Далеко тянутся высокие щелья, прерываемые распадками, оврагами — ущельями, по-местному. Так и называется первая деревня вниз за Лешуконским — Ущелье. Возле деревни за оврагом лежит ровная площадка, обсаженная с четырех сторон рядами старых лиственниц. Сколько лет этим великанам, двести, триста? Не сами выросли эти огромные деревья, а посажены человеческой рукой. Был здесь когда-то монастырек, Ущельская пустынь. Почему она здесь возникла?

Факты истории монастырской колонизации помогают понять нам, в частности, сухопутные и водные пути средневекового Севера. Как попадали прежде на Мезень? Был, конечно, морской путь, но был он дальним и небезопасным. Обычный северный путь в прошлом — по притокам больших рек с волоком на водоразделе. Мы уже знаем, что близко сходящиеся притоки главных рек Севера часто носили схожие названия: Пукшеньга Двинская и Покшеньга Пинежская, Пижма Мезенская и Пижма Печорская. Так и Пинежская Ежуга сходится близко с Мезенской Ежугой, той, что впадает близ Ущелья, и Зырянской Ежугой, впадающей в Вашку. Грунтовые дороги также прокладывались по местам древних волоков. Одна из дорог с Пинеги на Мезень шла вдоль двух Ежуг.

Очевидно, этим путем в начале XVII века пришел на Мезень монах Иов и близ устья Ежуги на приметном месте, где мы сейчас находимся, основал пустынь. Судьба Иова трагична: он был убит разбойниками.
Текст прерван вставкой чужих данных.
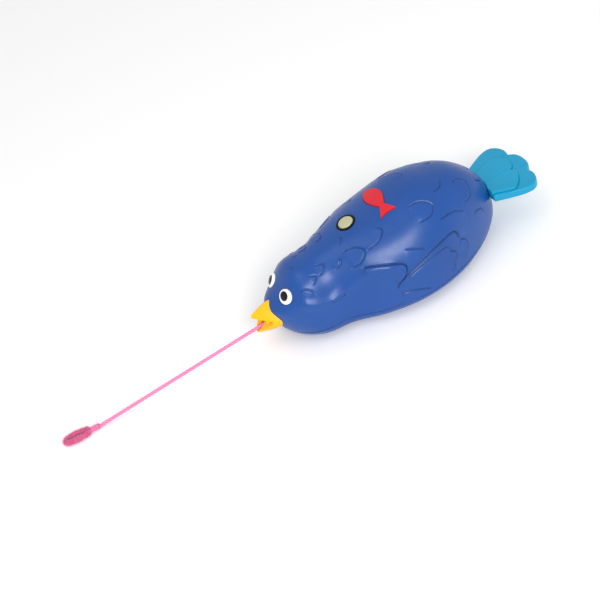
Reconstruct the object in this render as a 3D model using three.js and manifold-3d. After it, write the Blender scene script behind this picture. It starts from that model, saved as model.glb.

Разбойники на Мезени… Это историческая загадка: откуда они в этом тихом крае? Правда, в так называемое «смутное время» разбойничьи шайки рыскали по Северу, но Иов погиб в 1625 году. Было бы странно, если бы такое чрезвычайное событие, как налет разбойников на мезенские волости, не оставило следов в народной памяти. Действительно, событие это отразилось в преображенной, фантастической форме — в мезенской сказке о разбойнике Зажеге (или Зажегине).